A: I knew from the beginning that I wanted one of Joan’s most distinctive traits to be that she takes action. There is nothing passive about her. She does not waste time whining or dithering. She doesn’t have the luxury for that kind of wasted time and energy, but it’s also just not who she is. In each moment, she looks at the threat and at what action is most likely to keep her son safe, and that’s the choice she makes. For most of the book, she keeps that focus without wavering.
And, of course, one of her greatest assets is her knowledge of her son. Knowing the ebb and flow of his moods, knowing what will distract him or comfort him or frighten him—those details become survival tools.
Q: The entire plot takes place over the span of three hours. What were some of the challenges of such an intense time frame?
A: I actually loved working within the frame of the real-time pacing. In some ways, it made the writing simpler because there was so little space for backstory. Every bit of the story takes place within the zoo walls, and there’s room only for the smallest fragments of life before the zoo. Otherwise, you wreck the pacing and lose the intensity. That made picking and choosing those fragments a really compelling—fun, actually—challenge.
Those limits kept me focused, and that helped me to be ruthless with cutting anything not essential.
Q: The story is told from the point of view from multiple characters, including one of the shooters. What was it like trying to get into his head?
A: I thought it was crucial that Robbie have some qualities that all of us could recognize—a tendency to blame others and an unwillingness to take responsibility himself. Lack of direction…laziness…self-hatred— they’re not such uncommon traits.
Ultimately, this is a book about connection, most obviously between mother and son, but also much more broadly. I want readers to recognize something in Robbie—to have a flash of someone they went to school with or someone their kid used to hang out with. I think to have the shooters as completely faceless and unknowable diminishes the evil.

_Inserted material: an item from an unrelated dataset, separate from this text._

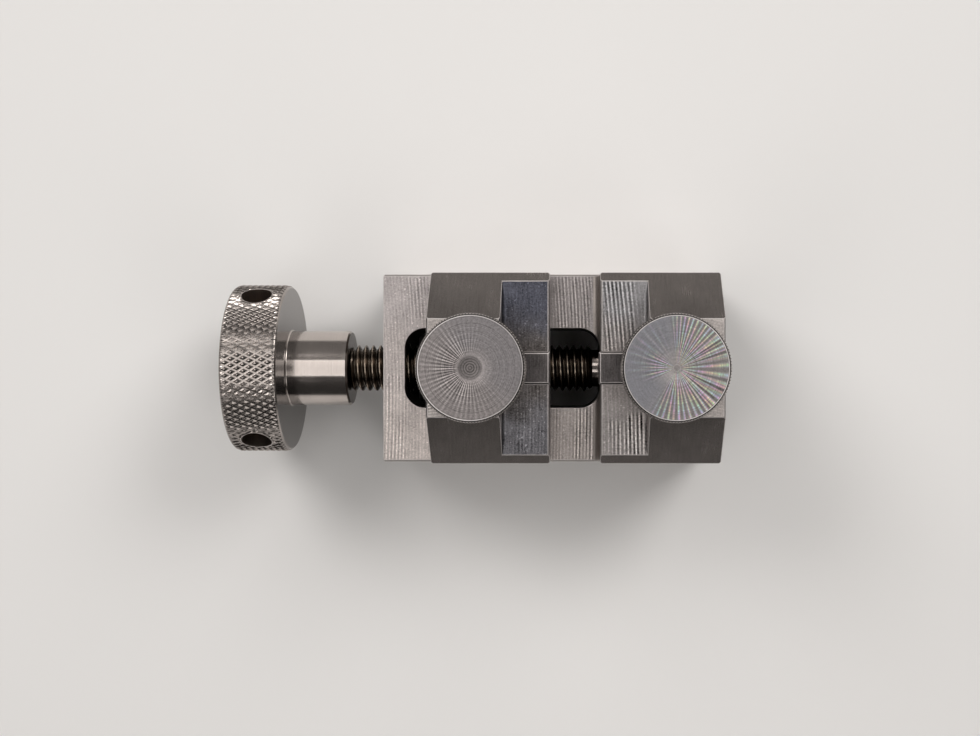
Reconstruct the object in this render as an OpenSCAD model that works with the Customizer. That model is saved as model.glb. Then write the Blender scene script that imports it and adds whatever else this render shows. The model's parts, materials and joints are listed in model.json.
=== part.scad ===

I think there’s something scarier about seeing something human in Robby and realizing he can do this anyway.
Q: Today, homegrown terrorism is a real and looming threat. It is also a topic that many people avoid. Did you have any reservations about writing about this subject?
A: Sure. But I also felt strongly that this book wasn’t about shooters or even a shooting—it’s ultimately about good, not evil. It’s about the ways we are bound us together.
I also think every parent I know worries about this—you worry when you get on an airplane with your child, and you worry where the exits are in a movie theater. Your child comes home from school and talks about how they practiced a drill for an intruder alert.
All of that surely ties into a deeper, more general fear of ‘what if something happened to my child?’ We’re inevitably aware of all the endless dangers out there. That’s part of parenting—embracing the joy and not being overcome by the fear.
Q: What is the role of stories in the book?
A: Most of the major characters have stories that resonate with them and—to different extents—form them. Lincoln has his superheroes and villains. Joan has her 1980s spy show. Robbie and Mark have their alien war movie. Joan keeps crafting a narrative of Lincoln’s life, moment by moment. Even Kailynn has her father’s stories, which spark her own reaction to a life-or-death situation.
In all their forms, the stories connect the characters to their pasts and to their hopes. I think it works that way in real life—we watch or read or listen to stories, and they show us what the world is. They help us imagine who we want to be and who we don’t want to be.
Q: Joan’s single-minded focus on her son is at times at odds with her desire to help others in the zoo. How did you see those two competing impulses?
A: I don’t think you can write about motherhood without acknowledging that there is a certain selfishness in it. I would do anything for my child…but where does that leave me in terms of your child? What do I do when the greater good comes up against what works best for me and mine?
I think ultimately Joan is faced with a broader definition of mothering. How big of a role do we have in the life of someone else’s child? What do we owe to strangers? Mrs. Powell clearly had an impact on Robbie—enough so that his memories of her alter his plans. Teachers, too, fit into the idea of mothering as a wider and deeper responsibility—we shape the people around us. We owe something to each other, even if we’ve just met. Even if we’ve never met.